Emanuella Enenajor likely caused more than a few politicians to choke on their Stampede pancakes last week.
The analyst with Bank of America Merrill Lynch was the first from a major financial institution to utter the dreaded R-word — recession.
Two consecutive quarters of decline are what the textbooks define as a recession.
Stuck in a 'funk'
Statistics Canada has already told us GDP shrank by 0.6 per cent in the first quarter of 2015, and slid a further 0.1 per cent in April.
Enenajor has seen nothing to indicate May or June — the last two months of the second quarter — were any different.
"We're stuck in a bit of a funk," she said in an interview with CBC's The House.
The oil shock has taken its toll on jobs, unemployment, economic development and the like.
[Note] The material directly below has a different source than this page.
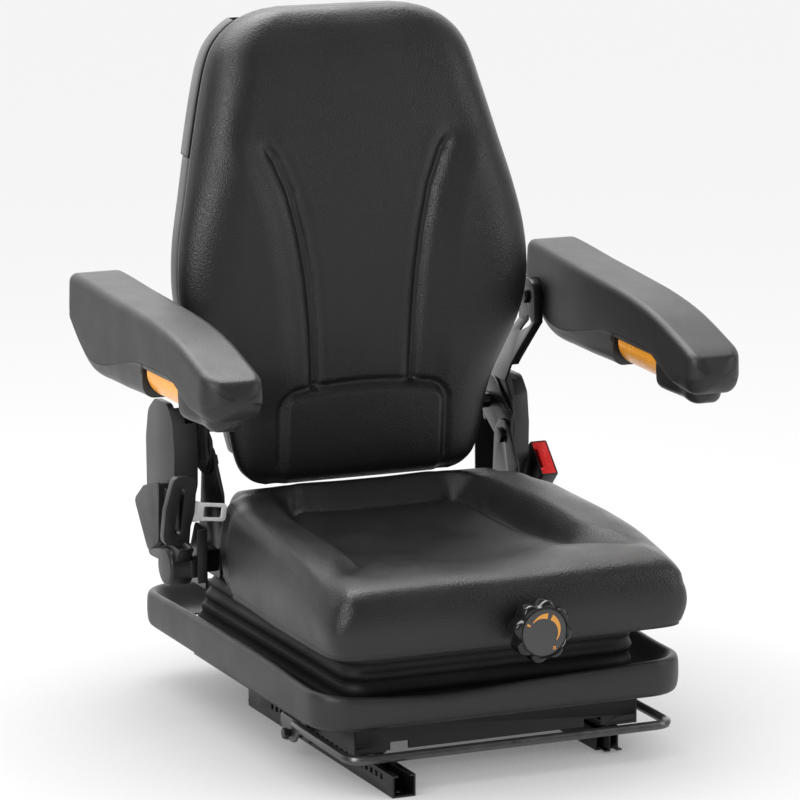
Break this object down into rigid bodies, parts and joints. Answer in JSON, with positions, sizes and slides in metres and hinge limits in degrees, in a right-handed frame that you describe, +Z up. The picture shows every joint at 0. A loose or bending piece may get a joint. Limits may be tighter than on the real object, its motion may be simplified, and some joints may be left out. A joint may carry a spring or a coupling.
{
  "type": "tractor suspension seat",
  "caption": "Operator's seat for a tractor with slide rails, scissor suspension in a moulded dish, bolstered cushion, folding backrest, lifting armrests and a lap belt.",
  "frame": {"origin": "floor level under the middle of the seat's outline", "axes": "+Z up; the occupant faces -Y; +X is the occupant's left"},
  "size_m": [0.72, 0.692, 0.883],
  "materials": {
    "painted_steel": "satin",
    "bright_steel": "satin",
    "moulded_plastic": "matte",
    "dial_plastic": "matte",
    "black_rubber": "matte",
    "vinyl_cover": "satin",
    "skinned_foam": "matte",
    "orange_plastic": "gloss",
    "red_plastic": "satin",
    "belt_webbing": "matte"
  },
  "bodies": {
    "floor_rails": {"lower_rail_left": "painted_steel", "lower_rail_right": "painted_steel"},
    "carriage": {"upper_rail_left": "painted_steel", "upper_rail_right": "painted_steel", "base_frame": "painted_steel", "bump_stop": "black_rubber", "suspension_skirt": "moulded_plastic", "bellows": "black_rubber", "lower_pivot_shaft": "bright_steel"},
    "release_bar": {"slide_release_bar": "bright_steel"},
    "scissor_outer": {"scissor_outer_arms": "painted_steel", "upper_roller_left": "moulded_plastic", "upper_roller_right": "moulded_plastic"},
    "scissor_inner": {"scissor_inner_arms": "painted_steel", "lower_roller_left": "moulded_plastic", "lower_roller_right": "moulded_plastic"},
    "seat_base": {"upper_frame": "painted_steel", "seat_pan": "painted_steel", "seat_cushion": "vinyl_cover", "upper_pivot_shaft": "bright_steel", "hinge_plate_left": "painted_steel", "hinge_plate_right": "painted_steel", "hinge_bolt_left": "bright_steel", "hinge_bolt_right": "bright_steel", "side_cover_left": "moulded_plastic", "side_cover_right": "moulded_plastic", "belt_bracket": "painted_steel", "belt_retractor": "moulded_plastic", "belt_spool_cover": "moulded_plastic", "belt_webbing": "belt_webbing", "tongue_grip": "moulded_plastic", "tongue_blade": "bright_steel", "buckle_housing": "moulded_plastic", "buckle_stalk": "painted_steel", "main_spring_left": "bright_steel", "main_spring_right": "bright_steel"},
    "damper_tube": {"damper_tube": "painted_steel"},
    "damper_rod": {"damper_rod": "bright_steel"},
    "knob": {"weight_knob": "moulded_plastic", "knob_dial": "dial_plastic", "weight_spindle": "bright_steel"},
    "yoke": {"spring_yoke": "painted_steel"},
    "recline_lever": {"recline_lever": "painted_steel"},
    "buckle_button": {"buckle_button": "red_plastic"},
    "backrest": {"backrest_pad": "vinyl_cover", "rear_shell_lower": "moulded_plastic", "rear_shell_upper": "moulded_plastic", "backrest_frame": "painted_steel", "armrest_bracket_left": "painted_steel", "armrest_bracket_right": "painted_steel", "armrest_pin_left": "bright_steel", "armrest_pin_right": "bright_steel"},
    "armrest_left": {"armrest_pad_left": "skinned_foam", "armrest_shell_left": "moulded_plastic"},
    "armrest_right": {"armrest_pad_right": "skinned_foam", "armrest_shell_right": "moulded_plastic"},
    "roller_left": {"tilt_roller_left": "orange_plastic"},
    "roller_right": {"tilt_roller_right": "orange_plastic"}
  },
  "joints": [
    {"name": "slide", "type": "slide", "parent": "floor_rails", "child": "carriage", "axis": [0, 1, 0], "range_m": [-0.075, 0.075]},
    {"name": "release_bar_lift", "type": "hinge", "parent": "carriage", "child": "release_bar", "pos_m": [0, -0.104, 0.03], "axis": [-1, 0, 0], "range_deg": [0, 7], "stiffness_Nm_per_rad": 2, "springref_deg": -5.73},
    {"name": "suspension", "type": "slide", "parent": "carriage", "child": "seat_base", "axis": [0, 0, 1], "range_m": [-0.045, 0], "stiffness_N_per_m": 6000, "springref_m": 0.09, "deforming": ["bellows"]},
    {"name": "scissor_outer_turn", "type": "hinge", "parent": "carriage", "child": "scissor_outer", "pos_m": [0, 0.189, 0.058], "axis": [1, 0, 0], "range_deg": [0, 6.35]},
    {"name": "scissor_inner_turn", "type": "hinge", "parent": "seat_base", "child": "scissor_inner", "pos_m": [0, 0.189, 0.178], "axis": [1, 0, 0], "range_deg": [-6.35, 0]},
    {"name": "damper_turn", "type": "hinge", "parent": "carriage", "child": "damper_tube", "pos_m": [-0.1, -0.128, 0.054], "axis": [1, 0, 0], "range_deg": [-12.2, 0]},
    {"name": "damper_stroke", "type": "slide", "parent": "damper_tube", "child": "damper_rod", "axis": [0, 0.8513, 0.5247], "range_m": [-0.0197, 0]},
    {"name": "weight_knob_turn", "type": "hinge", "parent": "seat_base", "child": "knob", "pos_m": [0.016, -0.346, 0.19], "axis": [0, -1, 0], "range_deg": [-1800, 1800]},
    {"name": "yoke_travel", "type": "slide", "parent": "seat_base", "child": "yoke", "axis": [0, 1, 0], "range_m": [-0.0088, 0.0088]},
    {"name": "recline_lever_lift", "type": "hinge", "parent": "seat_base", "child": "recline_lever", "pos_m": [0.2045, 0.156, 0.235], "axis": [-1, 0, 0], "range_deg": [0, 25], "stiffness_Nm_per_rad": 0.6, "springref_deg": -20.05},
    {"name": "buckle_button_press", "type": "slide", "parent": "seat_base", "child": "buckle_button", "axis": [0, 0.7071, -0.7071], "range_m": [0, 0.004], "stiffness_N_per_m": 500, "springref_m": -0.002},
    {"name": "backrest_recline", "type": "hinge", "parent": "seat_base", "child": "backrest", "pos_m": [0, 0.179, 0.315], "axis": [-1, 0, 0], "range_deg": [-55, 10]},
    {"name": "armrest_left_lift", "type": "hinge", "parent": "backrest", "child": "armrest_left", "pos_m": [-0.283, 0.244, 0.484], "axis": [-1, 0, 0], "range_deg": [0, 95]},
    {"name": "armrest_right_lift", "type": "hinge", "parent": "backrest", "child": "armrest_right", "pos_m": [0.283, 0.244, 0.484], "axis": [-1, 0, 0], "range_deg": [0, 95]},
    {"name": "tilt_roller_left_turn", "type": "hinge", "parent": "armrest_left", "child": "roller_left", "pos_m": [-0.3215, -0.1, 0.4725], "axis": [0, 1, 0], "continuous": true},
    {"name": "tilt_roller_right_turn", "type": "hinge", "parent": "armrest_right", "child": "roller_right", "pos_m": [0.3215, -0.09917, 0.4575], "axis": [0, 0.999, 0.0436], "continuous": true}
  ],
  "couplings": [
    {"joint": "scissor_outer_turn", "follows": "suspension", "rad_per_m": -2.447},
    {"joint": "scissor_inner_turn", "follows": "suspension", "rad_per_m": 2.447},
    {"joint": "damper_turn", "follows": "suspension", "rad_per_m": 4.7},
    {"joint": "damper_stroke", "follows": "suspension", "ratio": 0.4342},
    {"joint": "yoke_travel", "follows": "weight_knob_turn", "m_per_rad": 0.00027852}
  ]
}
From beneath his black Stetson at the annual Calgary Stampede parade last week, Prime Minister Stephen Harper kept his cool and even reckoned he'd seen worse.
"I've been in [Alberta] for 36 years now — I've seen a lot worse dips in the oil sector than this — and I am very confident the city and the province will bounce back quickly," he told reporters.
While for obvious reasons the effects are felt most strongly in Alberta, they are being felt across the country.
Solid growth to come
Finance Minister Joe Oliver also appeared on The House this week, denying a recession has taken hold.
He said he believes there will be "solid growth for the full year," in 2015, but concedes the first half will be rough.
"I think people understand the recent economic data is a result of external events," Oliver said.
There is no denying that despite being a major economic driver in this country, Canada's oil sands did not cause the collapse in global oil prices.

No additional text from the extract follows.